The XM's interior is airy and spacious in a way modern cars this size simply can't be anymore, and the 1999 Exclusive model featured in the video comes with every possible option bar the sunroof. All XMs, bar the lowest specification models, came with this secondary rear window that protects the rear passengers from drafts when the hatch is open.


The XM was the first Citroën to be equipped with Hydractive suspension. The system was a refinement of Citroën's well-established Hydropneumatic design, employing two additional spheres that can be switched in or out of the circuit to vary the degree of softness.
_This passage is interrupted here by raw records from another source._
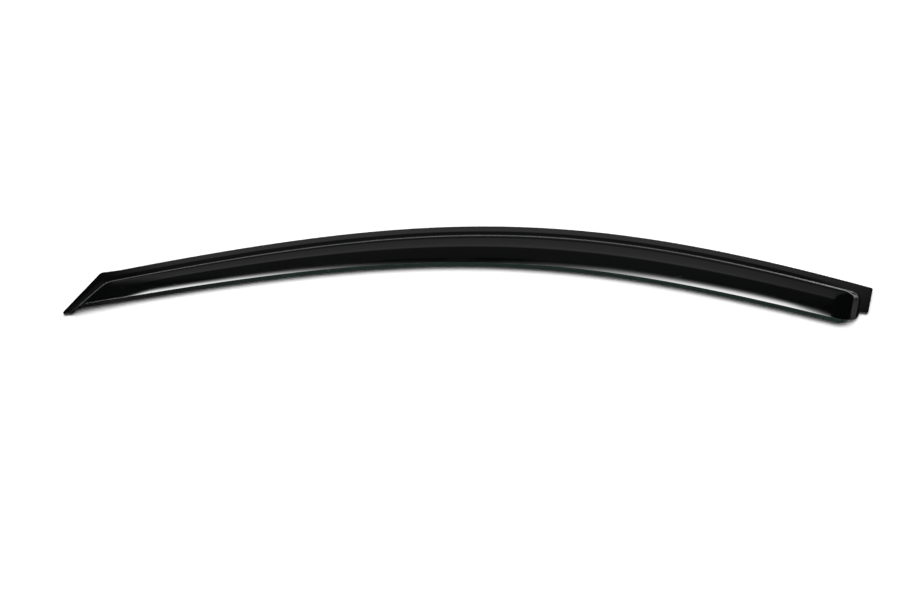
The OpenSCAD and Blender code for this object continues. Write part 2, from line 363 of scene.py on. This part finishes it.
def columnEnds(u):
    # where a column starts and ends, as v
    a = u * cosDeg(visor["frontLean"])
    b = (visor["topLength"] - u) * cosDeg(visor["rearLean"])
    corner = visor["flangeCorner"] - arris
    top = arris - visor["flare"] * max(1 - max(u, 0) / visor["flareLength"], 0)
    top += roundOff(a - arris, corner) + roundOff(b - arris, corner)
    full = depthAt(u + lean(u) * depthAt(u))   # read where the slanted column ends
    tabEnd = visor["tabLength"] + tanDeg(visor["tabSlant"]) * min(b, visor["tabW"])
    tabEnd -= roundOff(b - arris, corner)
    if tipGap(u) < visor["tipR"]:
        return top, full - arris - roundOff(tipGap(u) - arris, visor["tipR"] - arris)
    if b > visor["tabW"] + visor["cornerR"]:
        return top, full - arris
    share = max(b - visor["tabW"] - arris, 0) / (visor["cornerR"] - arris)
    return top, tabEnd - arris + (full - tabEnd) * math.sqrt(max(1 - (1 - share) ** 2, 0))


def bevelAt(u):
    # width of the wide bevel, which runs out at both ends
    b = (visor["topLength"] - u) * cosDeg(visor["rearLean"])
    front = smoothStep((tipGap(u) - visor["tipFlangeW"]) / visor["bevelFade"])
    return visor["bevelW"] * front * smoothStep((b - visor["tabW"]) / visor["cornerR"])


def rowsAt(top, end):
    # the rows of one column: over the land, the step and the blade
    last = rimLevels[-1]
    land = [top + (visor["landW"] - top) * i / visor["landRows"] for i in range(visor["landRows"] + 1)]
    return (land + [(visor["landW"] + visor["flangeW"]) / 2] + rimLevels
            + [last + (end - last) * i / visor["bladeRows"] for i in range(1, visor["bladeRows"] + 1)])


outerGrid, innerGrid, paintedGlowShare = [], [], []
for u in columns:
    top, end = columnEnds(u)
    slant = lean(u)
    # painted glow: light through the sheet, painted teal on the bevel, fades in from the front end
    paintedGlowFade = smoothStep((u - visor["paintedGlowStart"]) / (visor["paintedGlowFull"] - visor["paintedGlowStart"]))
    paintedGlowShare.append(paintedGlowFade * bevelAt(u) / visor["bevelW"])
    outerGrid.append([outerPoint(u + slant * v, v) for v in rowsAt(top, end - bevelAt(u))])
    innerGrid.append([innerPoint(u + slant * v, v) for v in rowsAt(top, end)])
columnCount, rowCount = len(columns), len(outerGrid[0])
print("visor grid", columnCount, "by", rowCount)


# Visor mesh: the two faces of the sheet, joined round its cut edge

def borderOrder():
    # grid places once round the rim of the sheet
    lastColumn, lastRow = columnCount - 1, rowCount - 1
    return ([(i, 0) for i in range(columnCount)]
            + [(lastColumn, j) for j in range(1, rowCount)]
            + [(i, lastRow) for i in range(lastColumn - 1, -1, -1)]
            + [(0, j) for j in range(lastRow - 1, 0, -1)])


def trueEdge(grid, border):
    # the sharp rim, one arris outside the grid's own border and in line with its face
    rim = []
    for k, (i, j) in enumerate(border):
        here = grid[i][j]
        before, after = border[k - 1], border[(k + 1) % len(border)]
        tangent = (grid[after[0]][after[1]] - grid[before[0]][before[1]]).normalized()
        inside = grid[min(max(i, 1), columnCount - 2)][min(max(j, 1), rowCount - 2)] - here
        outward = tangent * inside.dot(tangent) - inside
        rim.append(here + arris * outward.normalized())
    return rim


def easedRings(grid, border, rim, otherRim):
    # rings that turn from the face into the cut edge
    rings = []
    for step in range(1, visor["arrisSteps"] + 1):
        t = step / visor["arrisSteps"]
        ring = []
        for k, (i, j) in enumerate(border):
            down = rim[k] + arris * (otherRim[k] - rim[k]).normalized()
            ring.append((1 - t) ** 2 * grid[i][j] + 2 * t * (1 - t) * rim[k] + t * t * down)
        rings.append(ring)
    return rings


border = borderOrder()
outerRim, innerRim = trueEdge(outerGrid, border), trueEdge(innerGrid, border)
outerRings = easedRings(outerGrid, border, outerRim, innerRim)
innerRings = easedRings(innerGrid, border, innerRim, outerRim)

gridSize = columnCount * rowCount
points = [p for column in outerGrid for p in column] + [p for column in innerGrid for p in column]
rimBands = [[i * rowCount + j for i, j in border]]
for ring in outerRings + innerRings[::-1]:
    rimBands.append(list(range(len(points), len(points) + len(ring))))
    points += ring
rimBands.append([gridSize + i * rowCount + j for i, j in border])

sheetFaces = []
for i in range(columnCount - 1):
    for j in range(rowCount - 1):
        a, b = i * rowCount + j, (i + 1) * rowCount + j
        sheetFaces.append((a, a + 1, b + 1, b))
        sheetFaces.append((gridSize + a, gridSize + b, gridSize + b + 1, gridSize + a + 1))
rimFaces = []
for upper, lower in zip(rimBands, rimBands[1:]):
    for k in range(len(border)):
        after = (k + 1) % len(border)
        rimFaces.append((upper[k], upper[after], lower[after], lower[k]))

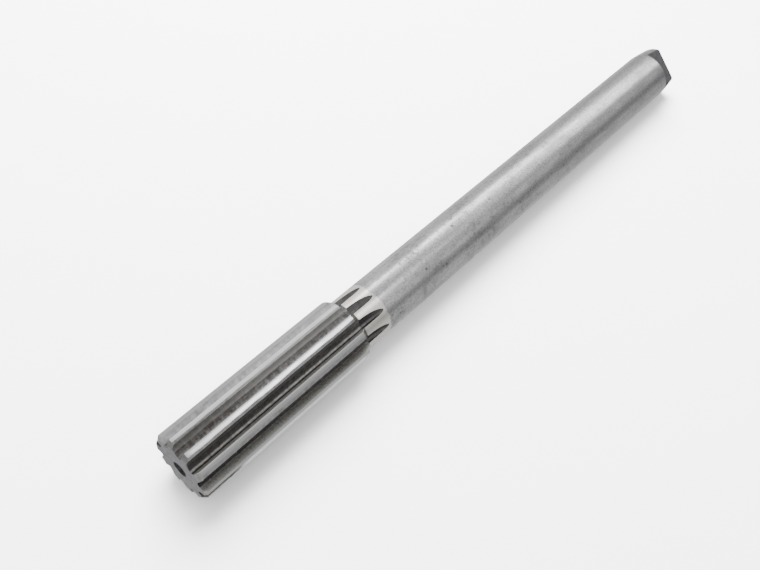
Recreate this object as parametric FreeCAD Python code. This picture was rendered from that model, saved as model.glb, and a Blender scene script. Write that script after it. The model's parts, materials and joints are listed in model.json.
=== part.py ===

The signal from sensors attached to the steering, accelerator, brakes, and gearbox go to a computer that regulates the suspension to provide a soft ride for comfort and a tauter ride for handling.

The results are borderline magic.

The XM pampers its passengers like its illustrious predecessors while being far more agile and rewarding to drive than it has any right to be.


the XM really was a remarkable automobile that deserved to succeed.

The XM, launched in March 1989 at the Geneva Motor Show, was warmly received by critics and the public alike and went on sale in May the same year.

Coherently with Citroën tradition, albeit not the best one, the XM was initially available with rather lackluster engine choices.

The 2 liters four-cylinder engine was a bored-out version of the 1.9 "XU" engine from the successful BX. However, this unit struggled to move adequately the much heavier XM.

The all-important diesel offerings that joined the range in 1990 couldn't match even the previous CX's performance, let alone the competition. The XM was the first Citroën model equipped with a V6 engine since the SM's demise in '75. Still, the three-liters PRV engine, available with four-valve heads since 1992, was hardly going to be a volume seller anyways.

V6 cars were equipped with Citroën's proprietary DiRaVi self-centering power steering system, which first appeared on the SM in 1970 and then characterized the CX. However, this unique feature was quietly dropped in 1997, when the old PRV engine was replaced by the much more modern and efficient "ES9."


Unfortunately, early XM models suffered from considerable teething problems. These were caused mainly by inadequate wiring and connectors, but that quickly ruined the car's image. Citroën ironed out all the issues later on, but the damage was already done: the buying public had already turned its attention elsewhere. Sales of the XM peaked at around 96.000 units in 1990, then fell off a cliff in '91, never to recover.

This is a crying shame, as the XM really was a remarkable automobile that deserved to succeed.


The XM range was restyled for 1995: these "series two" examples are easily recognized by their rounder and color-coded bumpers, smaller rear spoiler, and redesigned grille.

However, it was all for nothing, as yearly sales further dropped in 1995 to well under 20.000 cars and then sunk below 10.000 in '97.


The stunning Turbo CT Exclusive model from 1999 featured in the video is one of just 2000 produced that year, but it has aged much better than Backstreet Boys' music, that's for sure. The 2 liters turbo engine that powers this wonderfully preserved example arrived in 1993. It was a development of the pre-existing "XU-10" four-cylinder, equipped with a small, low-pressure turbocharger.

While it hardly is the last word in refinement and sophistication, the Turbo CT engine delivers peak torque at just 2200 Rpm, making for swift and effortless progress.

Here it's paired to the optional four-speed automatic transmission, which I believe suits the XM's suave demeanor much better than the standard five-speed manual.


Citroën XM production came to an end, without fanfare, in June 2000, with no replacement in sight. In my view, the XM remains the last great Citroën, the last time the Marque went all out to try redefining the future of the automobile.